• What to work on: Reproduce the entries from their first line up to and including the line with "rise, sides, crown))". Leave out everything after it.

• The input:

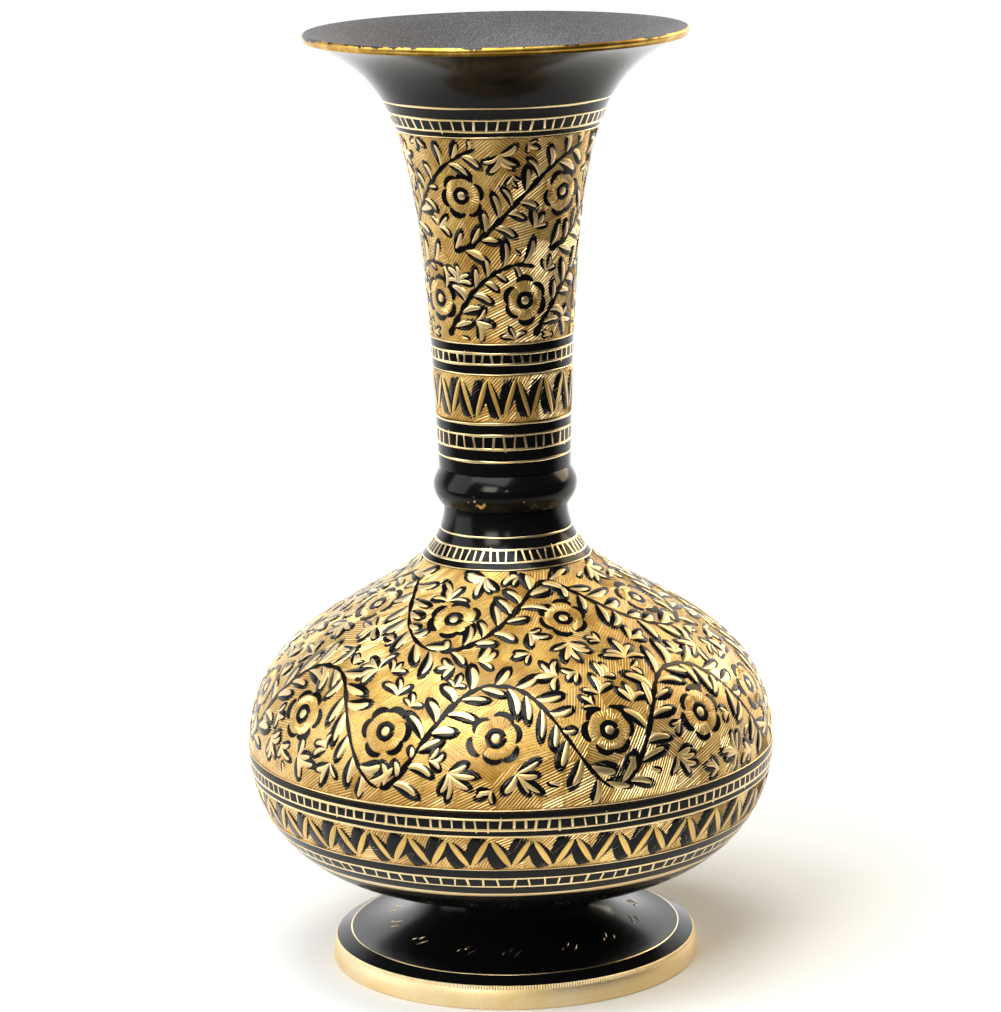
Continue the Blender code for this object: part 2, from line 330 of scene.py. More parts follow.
class Relief:
    """Slivers of one finish on one skin, gathered up and made into one piece."""

    def __init__(self, skin, level):
        self.skin, self.level = skin, level
        self.points, self.quads, self.triangles, self.size = [], [], [], 0

    def add(self, theta, s, half_width, rise, sides=8, crown=1.0):
        """Add (count, stations) slivers; widths and rises stretch to the paths' shape."""
        half_width, rise = (np.broadcast_to(value, s.shape) for value in (half_width, rise))
        self.take(*slivers(self.skin, self.level, theta, s, half_width, rise, sides, crown))

    def add_rings(self, places, half_width):
        """Full rings at each s, drifting a little along their way as hand-held cuts do."""
        around, sides = 256, 6
        theta = np.arange(around) * TURN / around
        angle = np.arange(sides) * TURN / sides
        lift = np.where(np.sin(angle) > 0, LINE_RISE, SINK) * np.sin(angle)
        for place in places:
            drift = 0.05 * MM * np.sin(theta * 3 + random.uniform(0, TURN))
            drift += 0.03 * MM * np.sin(theta * 11 + random.uniform(0, TURN))
            wide = half_width * (1 + 0.2 * np.sin(theta * 5 + random.uniform(0, TURN)))
            s = place + drift[:, None] + wide[:, None] * np.cos(angle)
            points = self.skin.wrap(theta[:, None] + 0 * s, s, self.level + lift)
            self.take(points.reshape(-1, 3), quad_grid(around, sides, True), np.empty((0, 3), int))

    def take(self, points, quads, triangles):
        """Add points and faces; the faces count on from the points already there."""
        self.points.append(points)
        self.quads.append(quads + self.size)
        self.triangles.append(triangles + self.size)
        self.size += len(points)

    def build(self, name, material, slot, sharp=60):
        """Make all that was gathered one piece."""
        faces = [np.vstack(self.quads), np.vstack(self.triangles)]
        add_piece(name, np.vstack(self.points), faces, [material], sharp=sharp)


def bulge(t, power, lean=1):
    """Width along a leaf: sin(pi t^lean)^power, nothing at both ends."""
    return np.clip(np.sin(math.pi * t ** lean), 0, 1) ** power


def wrapped(gap):
    """The same angle, brought to within half a turn of zero."""
    return (gap + math.pi) % TURN - math.pi


def walk(skin, theta, s, heading, bend, length, stations):
    """Paths that start at theta, s and turn evenly: each step goes along heading + bend t."""
    t = np.linspace(0, 1, stations)
    turn = heading[:, None] + bend[:, None] * (t[:-1] + 0.5 / (stations - 1))
    step = (length / (stations - 1))[:, None]
    along = np.cumsum(np.sin(turn) * step, axis=1)
    across = np.cumsum(np.cos(turn) * step, axis=1)
    start = np.zeros((len(s), 1))
    path_s = s[:, None] + np.hstack([start, along])
    path_theta = theta[:, None] + np.hstack([start, across]) / skin.radius(path_s)
    return path_theta, path_s


def beside_path(skin, theta, s, amount):
    """Paths moved to their left by an amount, which may differ along the way."""
    go_x, go_y, radius = headings(skin, theta, s)
    return theta - go_y * amount / radius, s + go_x * amount


def smooth_line(points, count):
    """A line through listed points: a Catmull-Rom cubic between each two."""
    points = np.asarray(points, float)
    padded = np.vstack([2 * points[0] - points[1], points, 2 * points[-1] - points[-2]])
    share = np.linspace(0, len(points) - 1 - 1e-9, count)
    i = share.astype(int)
    t = (share - i)[:, None]
    a, b, c, d = (padded[i + k] for k in range(4))
    return 0.5 * (2 * b + (c - a) * t + (2 * a - 5 * b + 4 * c - d) * t ** 2
                  + (3 * b - 3 * c + d - a) * t ** 3)


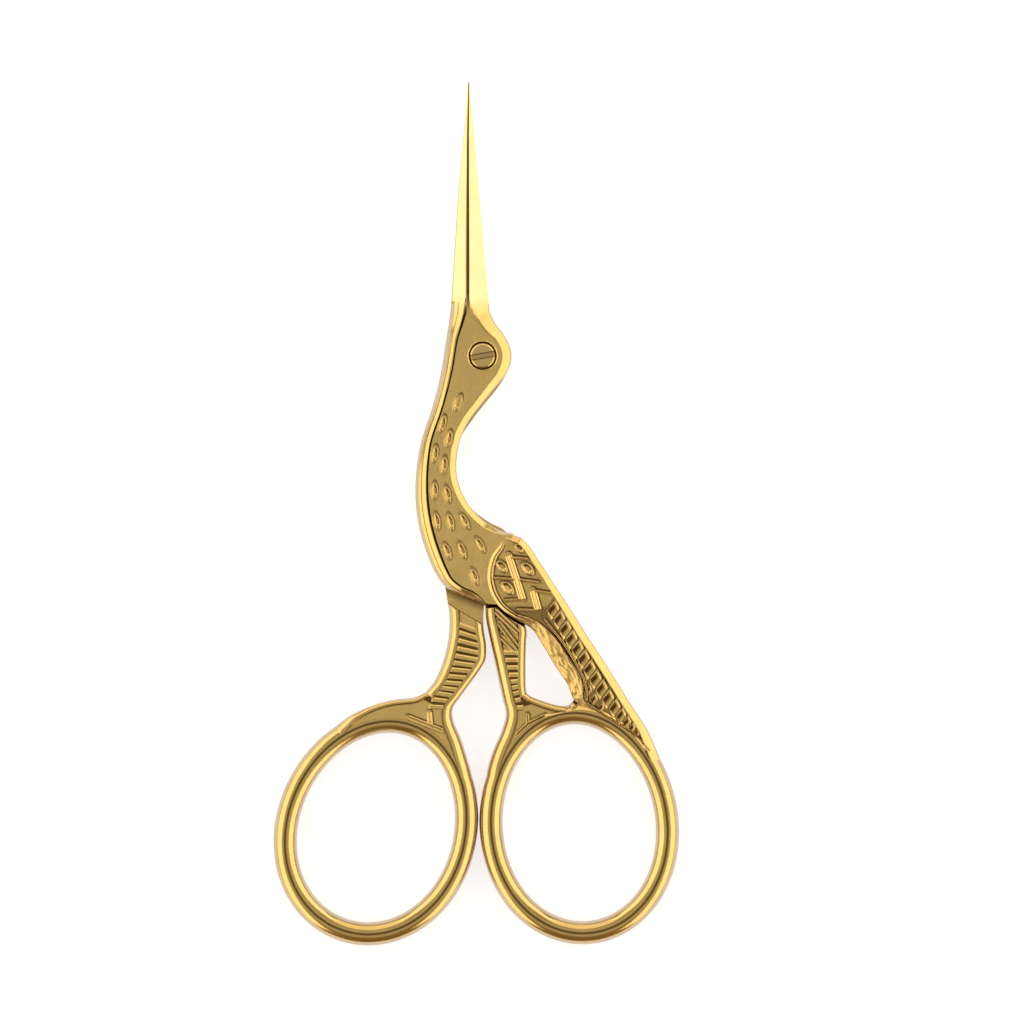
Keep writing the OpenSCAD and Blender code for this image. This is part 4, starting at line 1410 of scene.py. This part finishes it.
def screw_top(places):
    """Height and tone of the screw's head: a flat top, a bright chamfer and a slot with painted shade along
    its walls.
    """
    radius = np.hypot(places[..., 0], places[..., 1])
    turn = math.radians(SLOT_TURN)
    off = np.abs(places[..., 1] * math.cos(turn) - places[..., 0] * math.sin(turn))
    high = 3.515 - 0.012 * (radius / 1.55) ** 2 - 0.10 * np.clip((radius - 1.45) / 0.18, 0, 1)
    # Painted shade along the slot's walls and lightly over its floor.
    slot = 1 - step((off - 0.29) / 0.04)
    dark = np.exp(-(((off - 0.33) / 0.07) ** 2))
    return high - 0.42 * slot, np.maximum(dark, 0.25 * slot)


def shank_top(places):
    """Height and tone of the shank's upper end, hidden in the head."""
    return np.full(places.shape[:-1], 2.7), np.zeros(places.shape[:-1])


def make_disc(name, radius, bottom, top_of, foot=0.0):
    """Closed round slug whose rows run along the screw's slot; top_of gives its top's heights and tones."""
    turn = math.radians(SLOT_TURN)
    slot_rows = (0.27, 0.285, 0.30, 0.315, 0.33, 0.345, 0.37, 0.40)
    across = np.unique(np.concatenate([
        np.sin(np.linspace(-1, 1, 49) * math.pi / 2) * 0.9999 * radius,
        [side * v for side in (-1, 1) for v in slot_rows if v < radius]]))
    along = np.concatenate([[-1], np.sin(np.linspace(-1, 1, 61) * math.pi / 2) * 0.998, [1]])
    chord = np.sqrt(radius**2 - across**2)
    u, v = chord[:, None] * along[None, :], across[:, None] * np.ones_like(along)[None, :]
    x, y = u * math.cos(turn) - v * math.sin(turn), u * math.sin(turn) + v * math.cos(turn)
    places = np.stack([x, y], -1)[::-1]
    high, tone = top_of(places)
    rim = np.clip((np.hypot(places[..., 0], places[..., 1]) - radius + 0.12) / 0.12, 0, 1)
    low = bottom + foot * rim**2
    upper = np.concatenate([places, high[..., None]], 2)
    lower = np.concatenate([places, low[..., None]], 2)
    return solid(name, upper, lower, {"shade_and_patina": (tone, tone * 0)})


class SCISSORS_OT_stage(Operator):
    """Floor, soft boxes, sky and camera"""

    bl_idname = "scissors.stage"
    bl_label = "Stage"

    def execute(self, context):
        scene = context.scene
        scene.view_settings.view_transform = "Standard"
        add_floor()
        sky(scene, scene.scissors_stage.overhead)
        add_soft_boxes(scene, scene.scissors_stage)
        add_camera(scene, scene.scissors_stage)
        return {"FINISHED"}


def add_floor():
    """A wide floor just under the scissors."""
    mesh = bpy.data.meshes.new("floor")
    mesh.from_pydata([(-4, -4, 0), (4, -4, 0), (4, 4, 0), (-4, 4, 0)], [], [(0, 1, 2, 3)])
    floor = place("floor", mesh)
    floor.location.z = -0.00002
    floor.data.materials.append(floor_paint())


def add_soft_boxes(scene, stage):
    """Two wide soft boxes beside the scissors and one beyond the tip, turned to the aim."""
    for name, place_x, place_y, wide, tall, level in (
        ("soft_box_left", -0.95, 0, 3.0, 0.9, stage.side_light),
        ("soft_box_right", 0.95, 0, 3.0, 0.9, stage.side_light),
        ("soft_box_top", 0, 1.0, 1.2, 0.9, stage.top_light),
    ):
        data = bpy.data.lights.new(name, "AREA")
        data.shape = "RECTANGLE"
        data.size, data.size_y = wide, tall
        data.energy = level * math.pi * data.size * data.size_y
        lamp = bpy.data.objects.new(name, data)
        scene.collection.objects.link(lamp)
        lamp.location = (stage.aim[0] + place_x, stage.aim[1] + place_y, 0.62)
        away = lamp.location - stage.aim
        lamp.rotation_euler = away.to_track_quat("Z", "Y").to_euler()
        lamp.visible_camera = False


def add_camera(scene, stage):
    """A long lens straight above the aim, as far up as the frame's width asks for."""
    data = bpy.data.cameras.new("camera")
    data.lens = stage.lens
    data.sensor_width = SENSOR
    data.clip_start, data.clip_end = 0.05, 20
    camera = bpy.data.objects.new("camera", data)
    camera.location = (stage.aim[0], stage.aim[1], stage.aim[2] + stage.width * stage.lens / SENSOR)
    scene.collection.objects.link(camera)
    scene.camera = camera


def floor_paint():
    """Pale floor that the camera and the metal see as white, and that keeps the shadow."""
    material = bpy.data.materials.new("floor_paint")
    material.use_nodes = True
    tree = material.node_tree
    tree.nodes.clear()
    path = add(tree, "ShaderNodeLightPath").outputs
    seen = add(tree, "ShaderNodeMath", {0: path["Is Camera Ray"], 1: path["Is Glossy Ray"]}, operation="ADD")
    seen = add(tree, "ShaderNodeMath", {0: seen.outputs[0], 1: path["Is Transmission Ray"]}, operation="ADD",
               use_clamp=True)
    lift = add(tree, "ShaderNodeMath", {0: seen.outputs[0], 1: 0.7}, operation="MULTIPLY")
    glow = add(tree, "ShaderNodeEmission", {"Color": (1, 1, 1, 1), "Strength": lift.outputs[0]})
    paint = add(tree, "ShaderNodeBsdfDiffuse", {"Color": (0.55, 0.55, 0.55, 1)})
    both = add(tree, "ShaderNodeAddShader", {0: glow.outputs[0], 1: paint.outputs[0]})
    out = tree.nodes.new("ShaderNodeOutputMaterial")
    tree.links.new(both.outputs[0], out.inputs[0])
    return material


def sky(scene, overhead):
    """A room that is pale at the horizon, dim above it and softly lit overhead."""
    world = bpy.data.worlds.new("room")
    scene.world = world
    world.use_nodes = True
    tree = world.node_tree
    tree.nodes.clear()
    spot = add(tree, "ShaderNodeTexCoord").outputs["Generated"]
    height = add(tree, "ShaderNodeSeparateXYZ", {0: spot}).outputs[2]
    ramp = add(tree, "ShaderNodeValToRGB", {0: height})
    stops = ramp.color_ramp.elements
    stops[0].position, stops[0].color = 0.0, (0.9, 0.9, 0.9, 1)
    stops[1].position, stops[1].color = 1.0, (overhead, overhead, overhead, 1)
    warm, soft = (0.19, 0.135, 0.07), overhead * 0.9
    for share, colour in ((0.06, (0.85, 0.85, 0.85)), (0.16, warm), (0.70, warm), (0.90, (soft, soft, soft))):
        stop = stops.new(share)
        stop.color = (*colour, 1)
    light = add(tree, "ShaderNodeBackground", {"Color": ramp.outputs[0], "Strength": 1.0})
    out = tree.nodes.new("ShaderNodeOutputWorld")
    tree.links.new(light.outputs[0], out.inputs[0])


class SCISSORS_PT_panel(Panel):
    """Lists the pieces of the scissors"""

    bl_idname = "SCISSORS_PT_panel"
    bl_label = "Stork Scissors"
    bl_space_type = "VIEW_3D"
    bl_region_type = "UI"
    bl_category = "Scissors"

    def draw(self, context):
        for name, group in GROUPS:
            box = self.layout.box()
            settings = getattr(context.scene, name)
            for key in group.__annotations__:
                box.prop(settings, key)
        for operator in OPERATORS:
            self.layout.operator(operator.bl_idname)


GROUPS = (("scissors_body", ScissorsBody), ("scissors_rings", ScissorsRings), ("scissors_gold", ScissorsGold),
          ("scissors_stage", ScissorsStage))
OPERATORS = (SCISSORS_OT_stage, SCISSORS_OT_front_body, SCISSORS_OT_back_body, SCISSORS_OT_rings,
             SCISSORS_OT_marks, SCISSORS_OT_screw)


def register():
    for name, group in GROUPS:
        bpy.utils.register_class(group)
        setattr(bpy.types.Scene, name, PointerProperty(type=group))
    for operator in OPERATORS:
        bpy.utils.register_class(operator)
    bpy.utils.register_class(SCISSORS_PT_panel)


def unregister():
    bpy.utils.unregister_class(SCISSORS_PT_panel)
    for operator in reversed(OPERATORS):
        bpy.utils.unregister_class(operator)
    for name, group in reversed(GROUPS):
        delattr(bpy.types.Scene, name)
        bpy.utils.unregister_class(group)


def main():
    """Builds the whole scene."""
    register()
    bpy.ops.scissors.stage()
    bpy.ops.scissors.front_body()
    bpy.ops.scissors.back_body()
    bpy.ops.scissors.rings()
    bpy.ops.scissors.marks()
    bpy.ops.scissors.screw()


if __name__ == "__main__":
    main()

• Answer to this problem:
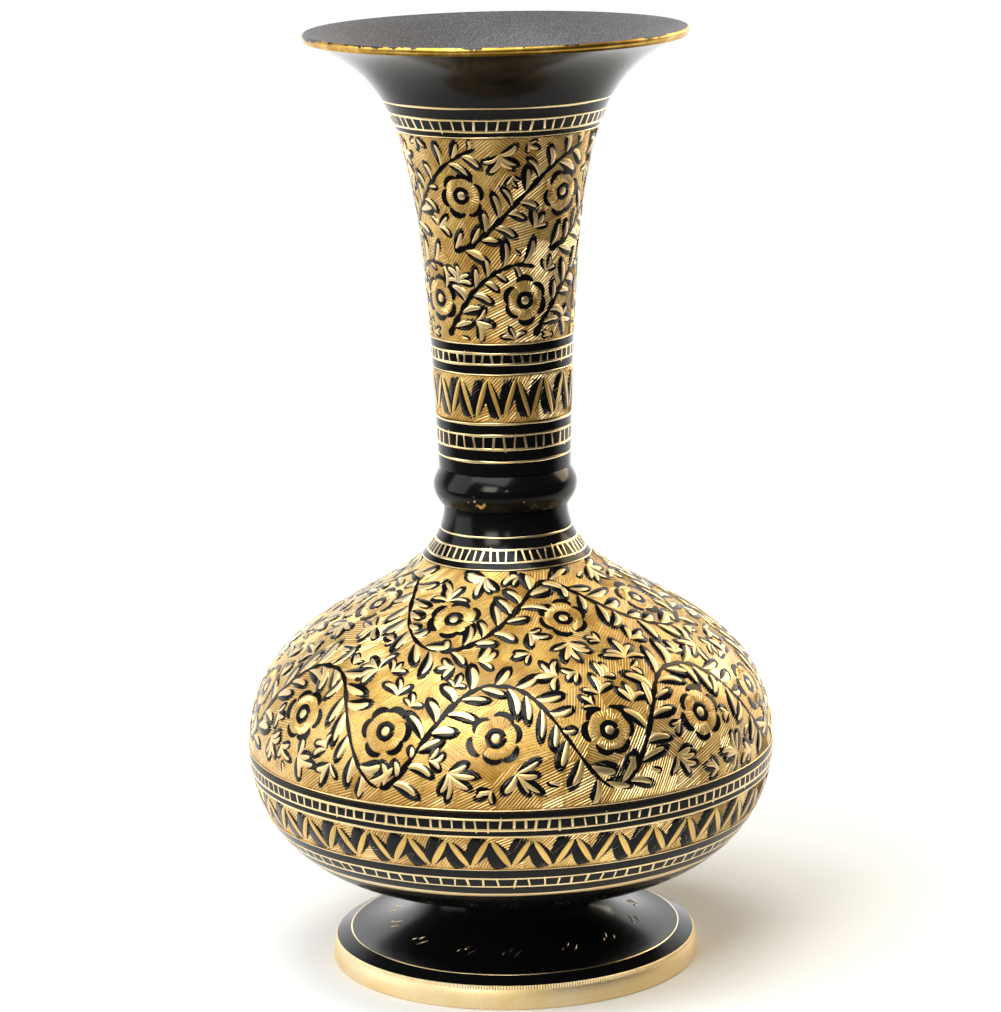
Continue the Blender code for this object: part 2, from line 330 of scene.py. More parts follow.
class Relief:
    """Slivers of one finish on one skin, gathered up and made into one piece."""

    def __init__(self, skin, level):
        self.skin, self.level = skin, level
        self.points, self.quads, self.triangles, self.size = [], [], [], 0

    def add(self, theta, s, half_width, rise, sides=8, crown=1.0):
        """Add (count, stations) slivers; widths and rises stretch to the paths' shape."""
        half_width, rise = (np.broadcast_to(value, s.shape) for value in (half_width, rise))
        self.take(*slivers(self.skin, self.level, theta, s, half_width, rise, sides, crown))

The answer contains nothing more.